Fonte: Corriere della Sera
di Massimo Franco
Una vicenda ereditata dalla gestione di Umberto Bossi, rischia di aprire un conflitto tra il vertice della magistratura e il ministro dell’Interno e vicepremier
Ha qualcosa di inaspettato, la sentenza della Corte di Cassazione che chiede di sequestrare i conti della Lega dovunque si trovino. Ma stupisce anche il modo in cui reagisce il partito di Matteo Salvini, quasi accreditando la tesi di un complotto contro un Carroccio che con la sua politica darebbe «fastidio a qualcuno». Una vicenda ereditata dalla gestione di Umberto Bossi, rischia di aprire un conflitto tra il vertice della magistratura e il ministro dell’Interno e vicepremier. E allunga un’ombra in una fase di crescita leghista, almeno nei sondaggi.
La questione riguarda gli oltre 48 milioni di euro per i quali l’ex capo leghista Umberto Bossi e altri sono stati condannati per truffa allo Stato: sentenza dopo la quale i magistrati di Genova, il 4 settembre scorso, hanno chiesto la confisca di ogni somma di denaro della Lega. Salvini si era opposto al provvedimento. Ma la Suprema Corte ieri ha dato ragione agli inquirenti. Certo, fa impressione leggere che qualunque somma, «ovunque venga rinvenuta», deve essere confiscata.

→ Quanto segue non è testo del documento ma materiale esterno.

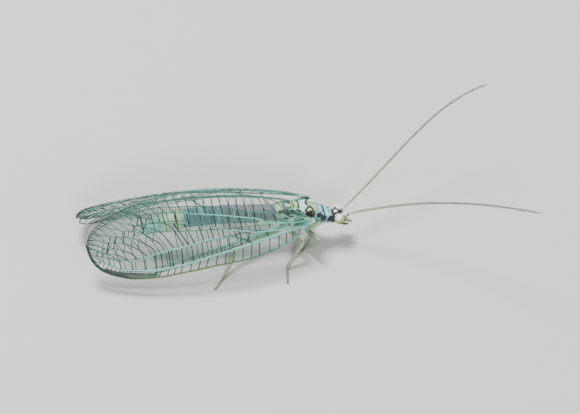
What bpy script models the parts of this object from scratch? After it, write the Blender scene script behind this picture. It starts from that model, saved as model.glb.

Sono parole che negano, a sorpresa, una cesura tra l’amministrazione degli uomini di Bossi e quella successiva. E provocano una reazione piccata. «Siamo stupiti di apprendere dalle agenzie, prima ancora che dalla Cassazione», si legge in una nota della Lega, «le motivazioni della sentenza per cui dovrebbe proseguire il sequestro relativo a quasi 49 milioni di euro di rimborsi elettorali». Si rivendicano «totale trasparenza e onestà». Si negano «conti segreti all’estero».
E sarcasticamente si replica: «Sarà nostra premura portare in monetine da 10 centesimi al tribunale tutto quello che abbiamo raccolto come offerte da pensionati, studenti e operai durante il raduno di Pontida». Ma le gocce di veleno sono alla fine del comunicato: lì dove Luigi Centemero, deputato e amministratore della Lega, evoca l’ombra di una provocazione contro il partito. «Forse», insinua, «l’efficacia dell’azione di governo della Lega dà fastidio a qualcuno. Ma non ci fermeranno certo così». Inevitabile la polemica degli avversari: contro Salvini e contro il vicepremier del M5S, Luigi Di Maio.
Il Pd cerca nella sentenza l’occasione per ritorcere contro Salvini l’espressione «è finita la pacchia», usata contro i migranti. Quanto a Di Maio, gli si imputa di avere gridato a lungo «onestà» per ritrovarsi con un alleato che deve allo Stato milioni di euro. Ma è difficile che la vicenda basti a risollevare le sorti della sinistra, nè a far vacillare un governo che ieri, col premier Giuseppe Conte, ha rivendicato la compattezza; rispetto dei vincoli europei; e un rapporto «eccellente» con Salvini. Anche se a chiuderla non basteranno neanche le querele preparate dalla Lega contro chi «parla a sproposito di soldi rubati».